This, our fourth in the “Now and Then” series, focuses on the even-numbered homes on the north side of Main Street’s 1000 block. Few of Danville’s downtown blocks have changed as much as this one has.
Beginning at the corner of Main and Holbrook Streets, where the Wednesday Club at 1002 Main Street presently stands, there were two houses. 1002 Main Street was the home of Dr. Benjamin Walker and was built sometime in the 1880’s. Next door at 1006 once stood a structure built sometime in the first decade of the 1900’s and was the home of John F. Rison, president of the street railway. These two houses were torn down around 1969 to make way for the building that stands there presently. It was also here, and on an angle adjacent to 1002 that the old Holbrook Street intersection was located before it was realigned in the 1950’s.
The home at 1012 Main Street was built for tobacconist Thomas Williamson in 1898. The Williamson family maintained the home well into the 1980’s. In the 1990s, it served as offices and data center for Gamewood Data Systems.
Next door at 1020 Main Street is the impressive Penn-Carter house, affectionately known by many as “The Wedding Cake House” owing to its elaborate Adams-esque ornamentation and truncated turret. The house was built by James Gabriel Penn for his daughter Mary Katherine upon her marriage to cousin Barnes Penn in 1897. The house was built around 1904, and it, too, was miraculously maintained by Penn descendants until the mid-1980’s. The Penns built and maintained several of the city’s most architecturally significant houses.
At 1026 Main Street is the Swain House, which, judging by its footprint on the 1910 Sanborn map above, looked considerably different than it does today with its stucco exterior and chunky mission-esque roofline (see featured image). The house was the home of George Washington Swain as early as 1880. Mr. Swain was a tobacconist and partner in Swain, Wyllie & Co. William Bethel Hill acquired the property in 1919, and it was likely he who converted the home into its present iteration, in keeping with the Art Deco aversion to all things Victorian.
1032 Main Street, presently the site of the Danville Urologic Clinic, was the site of the Tyack home, believed to be part of the Doe farm. According to the 1880 Census, Joseph Landon Tyack lived here with his wife, Sallie Allen Doe, daughter of Thomas Bartlett Doe. To offer some idea how large the Doe farm was, the Catholic church on Holbrook Street was built on land purchased from a portion of that property. The Doe’s have been mentioned previously. Thomas Bartwell Doe was Sallie’s brother, and it was Thomas Bartwell and his wife, Dora Dean Williamson, who were responsible for much of Danville’s early development. Later, in the 1920’s, the house was occupied by Elisha Jones, brother of Witcher Keen Jones and cousin of Nancy Langhorne Astor. The house was torn down in 1968 to make way for the present medical office.

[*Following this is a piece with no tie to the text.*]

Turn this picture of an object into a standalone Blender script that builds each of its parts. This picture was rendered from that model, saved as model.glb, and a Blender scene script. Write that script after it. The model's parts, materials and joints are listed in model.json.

The homes at 1042 and 1046 Main Street (pictured above as they were situated next to each other, rather than in numerical order) were both lost to the expansion of the medical clinic which required more parking. 1042 (on the right) was the home of Isaac and Dora Rosenstock. Isaac owned a successful dry goods store and was a founding member of the Sunday School that formed the first iteration of “the congregation of Beth Sholom.” After his death in 1932, the house was sold. In 1946, while converting the house into apartments, a fire broke out and caused “considerable damage.”
1046 Main Street was the home of William Pinkney Bethel, a tobacconist, and Mary Sue Price Bethel from at least 1870 until their deaths in 1915 and 1929, respectively. From 1940 until its demolition in 1972, the house belonged to Eleanor T. Southall, and was therefore known as the Southall house. It is interesting to note that, when the survey was conducted in 1971 as part of the application for the neighborhood’s historic designation, the house was deemed to be in “excellent” condition and one of architectural and historical significance, both to the neighborhood and to the city of Danville.
Still standing, the Haskins-Meade House at 1050 Main Street was built around 1893 for Robert and Mary Haskins. Mr. Haskins was a representative of the Imperial Tobacco Company. From 1915 until about 1933, the house was the home of Randolph Meade, brother of city Mayor Edmund Baylies Meade and uncle to world-renown author, Julian Rutherford Meade. It was Mr. Meade, with the help of architect J. Bryant Heard, who transformed the house from its asymmetrical Queen-Anne style into the stucco-clad structure it is today. The house is soon to be the new location of King Cropp.